Gastro-entérologie
MICI : des levures de l'industrie l'agro-alimentaire comme piste thérapeutique
Manger certains fromages pourrait-il permettre de soulager l'inflammation intestinale dans les MICI ? Peut-être pas... Mais une nouvelle étude suggère que certaines levures utilisées par l'industrie agro-alimentaire pour la production de fromage ont un potentiel anti-inflammatoire possiblement utile pour la prise en charge des MICI.
- ttsz/istock
Le microbiote est au centre de nombreuses pathologies, notamment les pathologies inflammatoires intestinales (MICI), à la fois pour y identifier de potentielles causes mais aussi comme espoir de traitement. Actuellement sont plutôt étudiées les bactéries du microbiote. Quant aux levures, on connaît plutôt leur valeur biotechnologique dans l'industrie agroalimentaire, puisqu'elles sont utilisées depuis des siècles pour la production d'aliments et boissons faisant partie du patrimoine français : pain, vin ou encore fromage.
Mais des chercheurs français viennent de mettre en évidence, dans une étude publiée dans la revue mSystems que certaines levures fréquemment utilisées dans les process agro-alimentaires pourraient aussi avoir un rôle anti-inflammatoire sur les intestins.
Chez la souris, deux levures réduisent l'activité de la maladie intestinale et la perte de poids
L'équipe de chercheurs de l'INRAE (Institut National de Recherche pour l'Agriculture, l'Alimentation et l'Environnement) en collaboration avec IFF (International Flavor and Fragrances) et l'AP-HP a étudié le potentiel inflammatoire de 5 levures couramment utilisées en agro-alimentaire : C. jadinii, D. hansenii, K. unispora, K. lactis et P. membranifaciens. Ils ont provoqué chez des souris, via l'ingestion de sel de sodium au sulfate de dextrab, un modèle in vivo d'inflammation intestinale proche de la rectocolite hémorragique. Chaque souris a ensuite reçu un traitement intensif de plusieurs jours à base d'une des 5 souches de levures étudiées.

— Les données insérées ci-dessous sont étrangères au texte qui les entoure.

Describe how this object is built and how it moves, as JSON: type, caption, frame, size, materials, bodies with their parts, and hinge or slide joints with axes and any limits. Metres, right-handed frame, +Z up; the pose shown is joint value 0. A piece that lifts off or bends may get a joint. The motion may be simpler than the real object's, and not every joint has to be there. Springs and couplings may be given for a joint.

Les résultats montrent que le traitement par deux de ces 5 levures, C. jadinii et K. lactis, a eu un effet positif sur l'inflammation intestinale de la colite. Il a permis une amélioration significative pendant la période de poussée et la phase de récupération en réduisant la perte de poids et l'indice d'activité de la maladie « avec des niveaux de protection comparables aux niveaux atteints lorsque la ciclosporine A, molécule anti-inflammatoire était utilisée comme contrôle positif » précisent les auteurs.
Les mécanismes d'action restent à identifier
D'autres études sont nécessaires pour envisager d'utiliser ces levures dans la prise en charge des pathologies intestinales inflammatoires. Les chercheurs précisent en effet que les mécanismes restent à identifier pour mieux comprendre leur rôle sur le microbiote et comprendre leur action sur la santé des intestins.
L'étude a tout de même permis de montrer que le traitement par l'une des levures en question, C. jadinii, aidait au développement de bactéries aux effets bénéfiques pour le microbiote et à la réduction des pathobiontes.
Le fromage comme traitement des MICI ?
Les résultats de cette recherche « suggèrent [donc] que les souches C. jadinii et K. lactis ont un potentiel en tant que souches de levure probiotiques pour lutter contre l'inflammation dans l'intestin » conclut les auteurs. Ces deux levures se retrouvent notamment dans le brie, le munster ou encore le pecorino.
Il n 'est bien sûr pas question de conseiller le fromage comme traitement à nos patients MICI, mais il est fort à parier que dans quelques années, la prise en charge de ces pathologies intégrera davantage l'équilibre du microbiote et possiblement via un régime alimentaire dédié.